• _STORED DATA_:
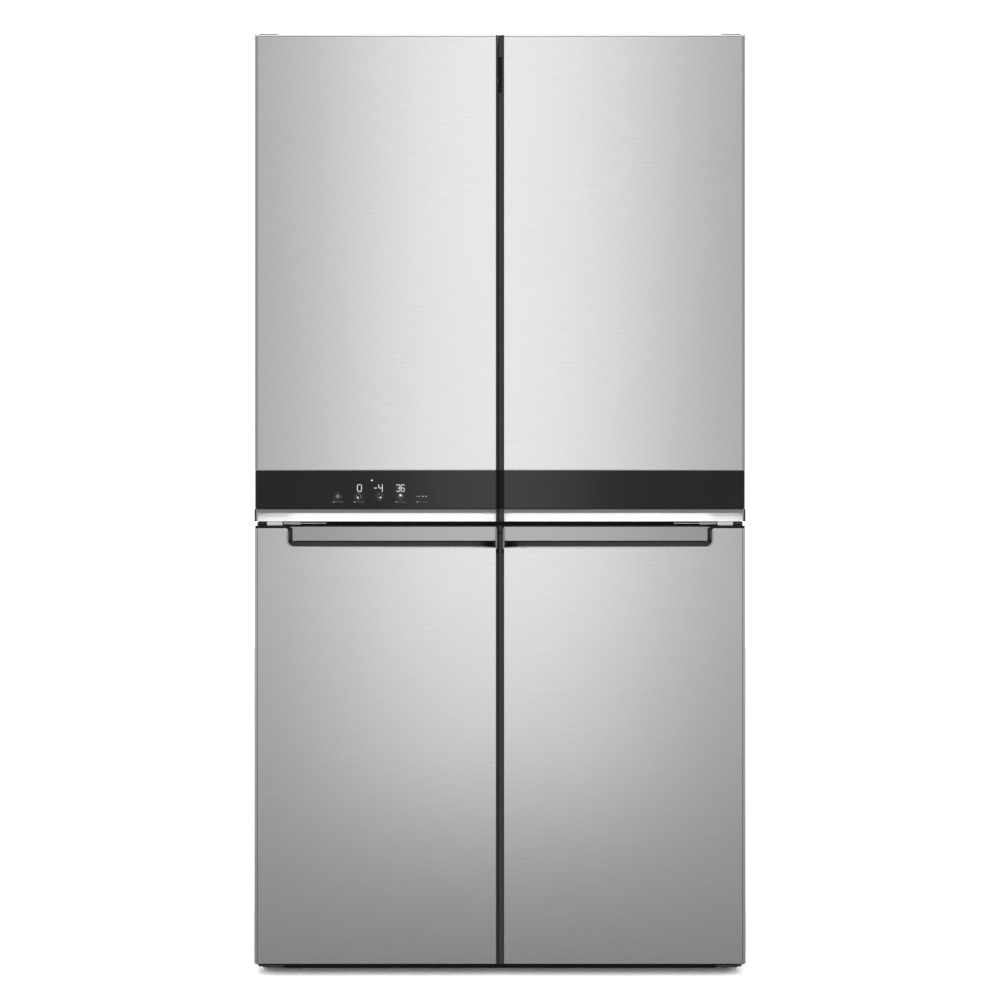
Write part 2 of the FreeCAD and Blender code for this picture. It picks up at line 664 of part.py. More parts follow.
CAN_BASE = 42
CAN_HEIGHT = 150
can = rod("can", "z", ("can_x", "can_y", CAN_BASE), 78, CAN_HEIGHT)
can_round = rounded("can_round", can, 34, "x", {"z": CAN_BASE + CAN_HEIGHT})
compressor = fuse(
    "compressor_solid",
    can_round,
    box("sole", ("can_x - 100", "can_x + 100"), ("can_y - 70", "can_y + 70"), (38, 44)),
    *[rod(f"grommet_{number}", "z", (f"can_x + ({across})", f"can_y + ({along})", "pan_top"),
          10, 8)
      for number, (across, along) in enumerate(((-85, -55), (85, -55), (-85, 55), (85, 55)))],
    rod("suction", "z", ("can_x - 60", "can_y + 45", 120), 5, 120),
    rod("discharge", "x", ("can_x + 70", "can_y", 120), 4, 60),
    box("relay", ("can_x - 95", "can_x - 70"), ("can_y - 30", "can_y + 30"), (80, 150)),
)
keep("compressor", compressor)

blades = [rod("fan_hub", "x", (94, "fan_y", "fan_z"), 20, 18)]
for index in range(5):
    angle = index * 72
    blade = doc.addObject("Part::Box", f"blade_{index}")
    blade.Length = 2
    blade.Width = 30
    blade.Height = 62
    tilt = Rotation(Vector(0, 0, 1), 35)
    turn = Rotation(Vector(1, 0, 0), angle)
    reach = turn.multVec(tilt.multVec(Vector(-1, -15, 0)) + Vector(0, 0, 16))
    blade.Placement = Placement(Vector(103, SIZES["fan_y"], SIZES["fan_z"]) + reach,
                                turn.multiply(tilt))
    blades.append(blade)
fan_bore = rod("fan_bore", "x", (90, "fan_y", "fan_z"), 4.06, 26)
keep("condenser_fan", cut("condenser_fan", fuse("fan_solid", *blades), fan_bore))

cover = box("rear_cover", (-447, 447), ("back_y - steel", "back_y"), ("pan_top", "room_top - 1"))
vents = [box("inlet_hole", (-396, -354), (355, 359), (236, 264))]
for index in range(14):
    start = -290 + index * 46
    for level in (70, 100, 130, 160, 190):
        vents.append(box(f"vent_{index}_{level}", (start, start + 36), (355, 359),
                         (level, level + 9)))
keep("machine_cover", cut("machine_cover", cover, *vents))

inlet = box("inlet", (-395, -355), (328, "back_y"), (237, 263))
socket = box("inlet_socket", (-389, -361), (340, 360), (243, 257))
prongs = [box(f"prong_{place}", (place, place + 2), (338, 347), (247, 253))
          for place in (-383, -376, -369)]
keep("power_inlet", fuse("power_inlet", cut("inlet_body", inlet, socket), *prongs))

# ---------------------------------------------------------------- hand in
doc.recompute()
for part in doc.Objects:
    bad = [word for word in part.State if word in ("Invalid", "Error")]
    if bad:
        raise RuntimeError(f"{part.Name}: {bad}")
for name, part in nodes.items():
    if not part.Shape.isValid():
        raise RuntimeError(f"{name}: shape not valid")
    if not part.Shape.Solids:
        raise RuntimeError(f"{name}: no solid")

os.makedirs("parts", exist_ok=True)
for name, part in nodes.items():
    part.Shape.exportStep(f"parts/{name}.step")

whole = Part.makeCompound([part.Shape for part in nodes.values()]).BoundBox
print("sub-parts", len(nodes))
print("x", whole.XMin, whole.XMax, "y", whole.YMin, whole.YMax, "z", whole.ZMin, whole.ZMax)
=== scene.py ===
import json
import math

import bmesh
import bpy
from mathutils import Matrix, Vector


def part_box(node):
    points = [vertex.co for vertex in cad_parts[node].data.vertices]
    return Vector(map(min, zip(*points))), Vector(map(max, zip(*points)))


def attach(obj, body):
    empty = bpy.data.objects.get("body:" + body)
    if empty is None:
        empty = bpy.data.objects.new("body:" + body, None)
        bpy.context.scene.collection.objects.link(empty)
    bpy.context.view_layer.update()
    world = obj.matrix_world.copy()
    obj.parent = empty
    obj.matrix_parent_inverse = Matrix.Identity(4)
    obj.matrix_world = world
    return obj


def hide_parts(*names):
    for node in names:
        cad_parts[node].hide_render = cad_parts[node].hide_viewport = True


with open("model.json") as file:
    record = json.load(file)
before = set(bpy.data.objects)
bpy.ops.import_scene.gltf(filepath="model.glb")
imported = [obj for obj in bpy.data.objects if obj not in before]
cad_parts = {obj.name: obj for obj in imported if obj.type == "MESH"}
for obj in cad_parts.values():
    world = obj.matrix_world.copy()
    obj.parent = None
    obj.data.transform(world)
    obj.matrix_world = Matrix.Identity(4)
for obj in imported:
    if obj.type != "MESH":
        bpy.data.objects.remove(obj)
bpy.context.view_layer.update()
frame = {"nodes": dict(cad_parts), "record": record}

# French door refrigerator in metres: +X the viewer's right, -Y the front, +Z up.
# Door pieces are drawn on the right-hand side and mirrored for the left-hand doors.

MM = 0.001
SIDES = (("right", 1), ("left", -1))


def mm(*values):
    """Millimetres as a tuple of metres."""
    return tuple(value * MM for value in values)


# ------------------------------------------------------------------ shapes
class Shape:
    """Vertices and faces that grow into one piece."""

    def __init__(self):
        self.verts = []
        self.faces = []

    def loft(self, loops, caps=True, ring=False, closed=True):
        """Skins a row of loops that have equal point counts."""
        first = len(self.verts)
        count = len(loops[0])
        for loop in loops:
            self.verts.extend(loop)
        rows = len(loops) if ring else len(loops) - 1
        for row in range(rows):
            here = first + row * count
            there = first + (row + 1) % len(loops) * count
            for step in range(count if closed else count - 1):
                after = (step + 1) % count
                self.faces.append((here + step, here + after, there + after, there + step))
        if caps and not ring:
            last = first + (len(loops) - 1) * count
            self.faces.append(tuple(range(first + count - 1, first - 1, -1)))
            self.faces.append(tuple(range(last, last + count)))

    def block(self, x, y, z):
        """A box; its edges are rounded by the piece's bevel."""
        self.loft([[(x[0], y[0], level), (x[1], y[0], level), (x[1], y[1], level),
                    (x[0], y[1], level)] for level in z])

    def plate(self, outline, axis, low, high):
        """An outline pushed from low to high along an axis."""
        self.loft([[place(axis, u, v, w) for u, v in outline] for w in (low, high)])

    def lathe(self, profile, centre, steps=32):
        """A profile of (radius, height) turned about an upright axis; its ends are closed."""
        loops = []
        for radius, height in profile:
            turns = [math.tau * step / steps for step in range(steps)]
            loops.append([(centre[0] + radius * math.cos(turn), centre[1] + radius * math.sin(turn),
                           height) for turn in turns])
        self.loft(loops)

    def tube(self, points, radius, steps=12):
        """A round tube along a row of points."""
        path = [Vector(point) for point in points]
        loops = []
        side = None
        for index, point in enumerate(path):
            ahead = path[min(index + 1, len(path) - 1)] - path[max(index - 1, 0)]
            ahead.normalize()
            if side is None:
                side = ahead.orthogonal().normalized()
            side = (side - ahead * side.dot(ahead)).normalized()
            across = ahead.cross(side)
            loops.append([tuple(point + radius * (math.cos(math.tau * k / steps) * side
                                                  + math.sin(math.tau * k / steps) * across))
                          for k in range(steps)])
        self.loft(loops)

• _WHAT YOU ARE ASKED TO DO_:
Take the listing above and repeat exactly the lines from the one containing "whole = Part.makeCompound([part.Shape" through the one containing "# Door pieces", both included.

• _CORRECT OUTPUT_:
whole = Part.makeCompound([part.Shape for part in nodes.values()]).BoundBox
print("sub-parts", len(nodes))
print("x", whole.XMin, whole.XMax, "y", whole.YMin, whole.YMax, "z", whole.ZMin, whole.ZMax)
=== scene.py ===
import json
import math

import bmesh
import bpy
from mathutils import Matrix, Vector


def part_box(node):
    points = [vertex.co for vertex in cad_parts[node].data.vertices]
    return Vector(map(min, zip(*points))), Vector(map(max, zip(*points)))


def attach(obj, body):
    empty = bpy.data.objects.get("body:" + body)
    if empty is None:
        empty = bpy.data.objects.new("body:" + body, None)
        bpy.context.scene.collection.objects.link(empty)
    bpy.context.view_layer.update()
    world = obj.matrix_world.copy()
    obj.parent = empty
    obj.matrix_parent_inverse = Matrix.Identity(4)
    obj.matrix_world = world
    return obj


def hide_parts(*names):
    for node in names:
        cad_parts[node].hide_render = cad_parts[node].hide_viewport = True


with open("model.json") as file:
    record = json.load(file)
before = set(bpy.data.objects)
bpy.ops.import_scene.gltf(filepath="model.glb")
imported = [obj for obj in bpy.data.objects if obj not in before]
cad_parts = {obj.name: obj for obj in imported if obj.type == "MESH"}
for obj in cad_parts.values():
    world = obj.matrix_world.copy()
    obj.parent = None
    obj.data.transform(world)
    obj.matrix_world = Matrix.Identity(4)
for obj in imported:
    if obj.type != "MESH":
        bpy.data.objects.remove(obj)
bpy.context.view_layer.update()
frame = {"nodes": dict(cad_parts), "record": record}

# French door refrigerator in metres: +X the viewer's right, -Y the front, +Z up.
# Door pieces are drawn on the right-hand side and mirrored for the left-hand doors.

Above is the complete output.